- [PROBLEM STATEMENT]: Print the data exactly as it is given, please.

— Start GIVEN DATA —

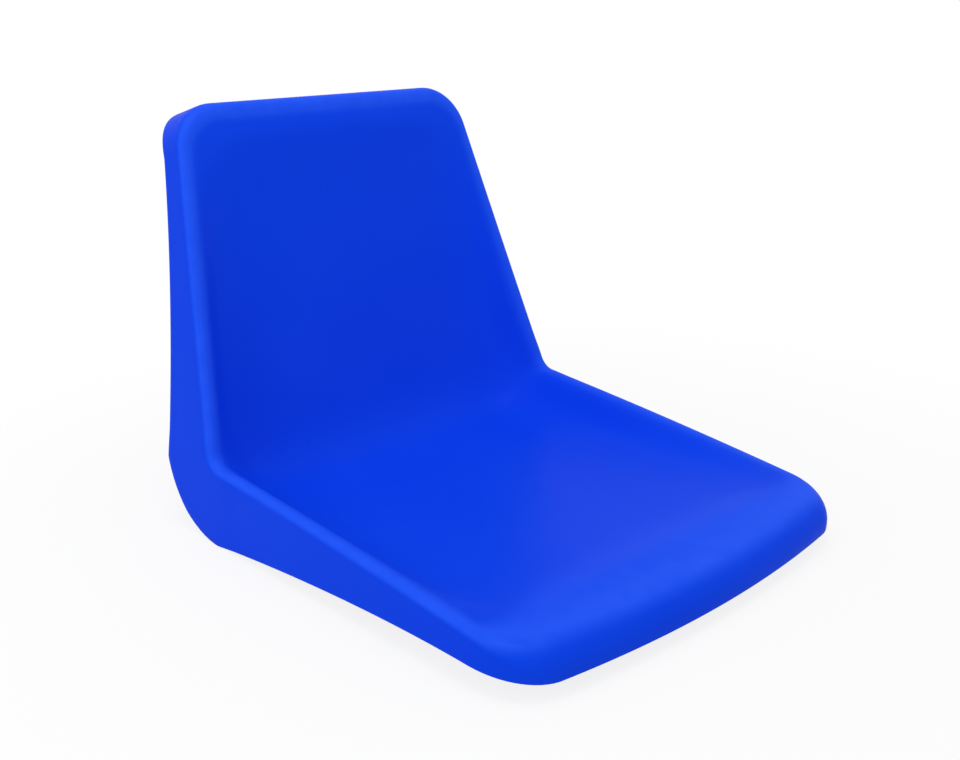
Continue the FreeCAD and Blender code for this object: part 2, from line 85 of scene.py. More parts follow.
# How finely the moulded surface is laid out
CORNER_STEPS = 9
EDGE_STEPS = 44
SEAT_STEPS = 40
HIP_APPROACH_STEPS = 12
HIP_STEPS = 26
BACK_STEPS = 34
SECTOR_RINGS = 26
ROLL_RINGS = 9
SKIRT_RINGS = 10
HIP_ZONE = 0.020
HIP_APPROACH = 0.060
FIELD_HALF_WIDTH = 0.090
FIELD_MARGIN = 0.100

# How far in from the rim a highlight is painted along the rolled edge, at the sides and at the front
EDGE_BAND = 0.012
FRONT_EDGE_BAND = 0.090

# How finely round forms are laid out, and which edges are sharp
BOSS_POINTS = 48
BOSS_EDGE_STEPS = 4
FOOT_STEPS = 6
RIB_STEPS = 48
RIB_END_STEPS = 8
RIB_EDGE_STEPS = 3
INSERT_POINTS = 48
THREAD_RINGS = 8
MARK_POINTS = 32
SHARP_ANGLE = math.radians(35)
LIP_ANGLE = math.radians(50)

# The mould's marks: the places from which they are cast onto the shell, and how far the pins' rows spread
UNDER_PAN = (0.0, 0.0, -0.1)
BEHIND_BACK = (0.0, 0.6, 0.22)
PAN_PIN_SPAN = (0.150, 0.120)
BACK_PIN_SPAN = (0.190, 0.150)

# How far before its starting place a ray to the shell sets out
RUN_UP = 0.1

# The floor's look: the share of plain white near the seat, and where and over what length it fades to white
FLOOR_WHITE = 0.84
FADE_START = 0.25
FADE_LENGTH = 0.6


# Sizes and colours that a user would change

def length(name, default, description):
    return bpy.props.FloatProperty(
        name=name, default=default, description=description, subtype="DISTANCE", unit="LENGTH", precision=5)


def angle(name, degrees, description):
    return bpy.props.FloatProperty(
        name=name, default=math.radians(degrees), description=description, subtype="ANGLE", unit="ROTATION")


def number(name, default, description):
    return bpy.props.FloatProperty(name=name, default=default, description=description, precision=4)


def colour(name, default, description):
    return bpy.props.FloatVectorProperty(
        name=name, default=default, description=description, subtype="COLOR", size=3, min=0, max=1)


class SEAT_PG_rim(bpy.types.PropertyGroup):
    """The rim's side view."""
    seat_length: length("Seat length", 0.3437, "Straight seat line, front edge to hip bend")
    back_length: length("Back length", 0.2946, "Straight back line, hip bend to top edge")
    seat_rise: angle("Seat rise", 3.7, "Slope of the seat line")
    back_lean: angle("Back lean", 18.3, "Lean of the back line from upright")
    rim_hip_radius: length("Hip bend", 0.0170, "Radius of the hip bend")
    front_droop: length("Front droop", 0.0083, "Drop of the front edge below the straight seat line")
    top_curl: length("Top curl", 0.0020, "How far the top edge bends forward of the straight back line")
    mount_setback: length("Mount setback", 0.1868, "Bolt pattern's middle, ahead of the seat line's end")
    mount_drop: length("Mount drop", 0.0718, "Boss faces, below the end of the seat line")


class SEAT_PG_outline(bpy.types.PropertyGroup):
    """The rim's outline, laid flat."""
    front_half_width: length("Front half width", 0.1999, "Half width at the front")
    hip_half_width: length("Hip half width", 0.2071, "Half width at the hip")
    top_half_width: length("Top half width", 0.1596, "Half width at the top")
    hip_blend: length("Hip blend", 0.038, "Half length of the width's change of taper at the hip")
    front_corner_radius: length("Front corners", 0.0332, "Radius of the front corners")
    top_corner_radius: length("Top corners", 0.0390, "Radius of the top corners")
    front_bow: length("Front bow", 0.0166, "How far the front edge bows out in its middle")
    bow_reach: length("Bow reach", 0.116, "How far in from the front edge its bow is felt")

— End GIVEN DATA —

- [ANSWER TO THE PROBLEM]:
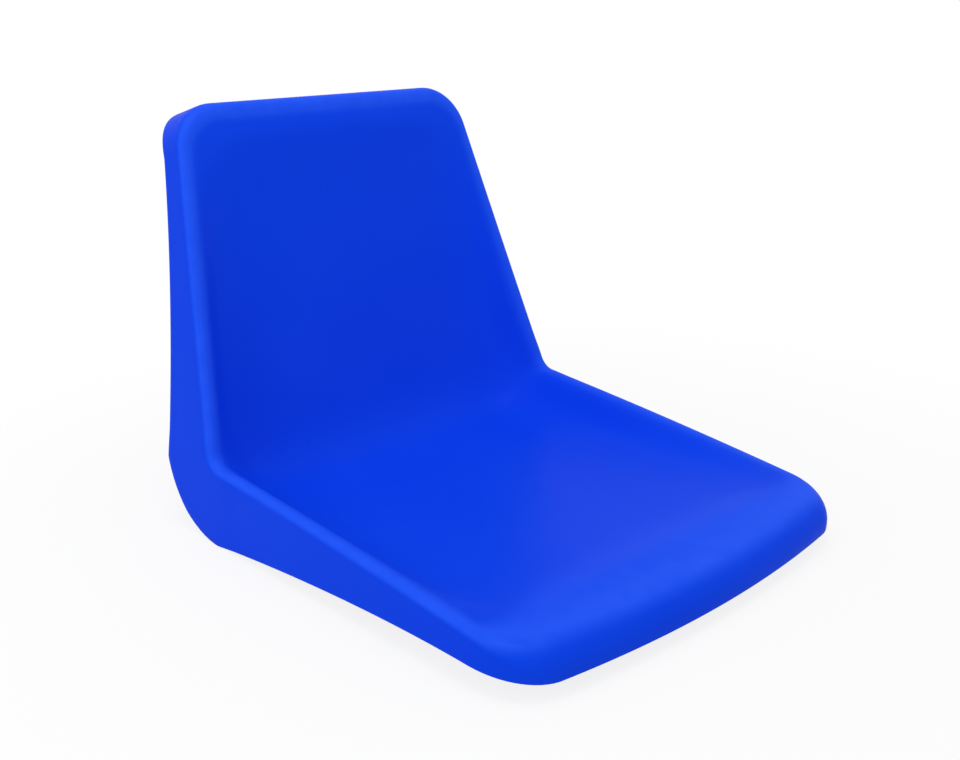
Continue the FreeCAD and Blender code for this object: part 2, from line 85 of scene.py. More parts follow.
# How finely the moulded surface is laid out
CORNER_STEPS = 9
EDGE_STEPS = 44
SEAT_STEPS = 40
HIP_APPROACH_STEPS = 12
HIP_STEPS = 26
BACK_STEPS = 34
SECTOR_RINGS = 26
ROLL_RINGS = 9
SKIRT_RINGS = 10
HIP_ZONE = 0.020
HIP_APPROACH = 0.060
FIELD_HALF_WIDTH = 0.090
FIELD_MARGIN = 0.100

# How far in from the rim a highlight is painted along the rolled edge, at the sides and at the front
EDGE_BAND = 0.012
FRONT_EDGE_BAND = 0.090

# How finely round forms are laid out, and which edges are sharp
BOSS_POINTS = 48
BOSS_EDGE_STEPS = 4
FOOT_STEPS = 6
RIB_STEPS = 48
RIB_END_STEPS = 8
RIB_EDGE_STEPS = 3
INSERT_POINTS = 48
THREAD_RINGS = 8
MARK_POINTS = 32
SHARP_ANGLE = math.radians(35)
LIP_ANGLE = math.radians(50)

# The mould's marks: the places from which they are cast onto the shell, and how far the pins' rows spread
UNDER_PAN = (0.0, 0.0, -0.1)
BEHIND_BACK = (0.0, 0.6, 0.22)
PAN_PIN_SPAN = (0.150, 0.120)
BACK_PIN_SPAN = (0.190, 0.150)

# How far before its starting place a ray to the shell sets out
RUN_UP = 0.1

# The floor's look: the share of plain white near the seat, and where and over what length it fades to white
FLOOR_WHITE = 0.84
FADE_START = 0.25
FADE_LENGTH = 0.6


# Sizes and colours that a user would change

def length(name, default, description):
    return bpy.props.FloatProperty(
        name=name, default=default, description=description, subtype="DISTANCE", unit="LENGTH", precision=5)


def angle(name, degrees, description):
    return bpy.props.FloatProperty(
        name=name, default=math.radians(degrees), description=description, subtype="ANGLE", unit="ROTATION")


def number(name, default, description):
    return bpy.props.FloatProperty(name=name, default=default, description=description, precision=4)


def colour(name, default, description):
    return bpy.props.FloatVectorProperty(
        name=name, default=default, description=description, subtype="COLOR", size=3, min=0, max=1)


class SEAT_PG_rim(bpy.types.PropertyGroup):
    """The rim's side view."""
    seat_length: length("Seat length", 0.3437, "Straight seat line, front edge to hip bend")
    back_length: length("Back length", 0.2946, "Straight back line, hip bend to top edge")
    seat_rise: angle("Seat rise", 3.7, "Slope of the seat line")
    back_lean: angle("Back lean", 18.3, "Lean of the back line from upright")
    rim_hip_radius: length("Hip bend", 0.0170, "Radius of the hip bend")
    front_droop: length("Front droop", 0.0083, "Drop of the front edge below the straight seat line")
    top_curl: length("Top curl", 0.0020, "How far the top edge bends forward of the straight back line")
    mount_setback: length("Mount setback", 0.1868, "Bolt pattern's middle, ahead of the seat line's end")
    mount_drop: length("Mount drop", 0.0718, "Boss faces, below the end of the seat line")


class SEAT_PG_outline(bpy.types.PropertyGroup):
    """The rim's outline, laid flat."""
    front_half_width: length("Front half width", 0.1999, "Half width at the front")
    hip_half_width: length("Hip half width", 0.2071, "Half width at the hip")
    top_half_width: length("Top half width", 0.1596, "Half width at the top")
    hip_blend: length("Hip blend", 0.038, "Half length of the width's change of taper at the hip")
    front_corner_radius: length("Front corners", 0.0332, "Radius of the front corners")
    top_corner_radius: length("Top corners", 0.0390, "Radius of the top corners")
    front_bow: length("Front bow", 0.0166, "How far the front edge bows out in its middle")
    bow_reach: length("Bow reach", 0.116, "How far in from the front edge its bow is felt")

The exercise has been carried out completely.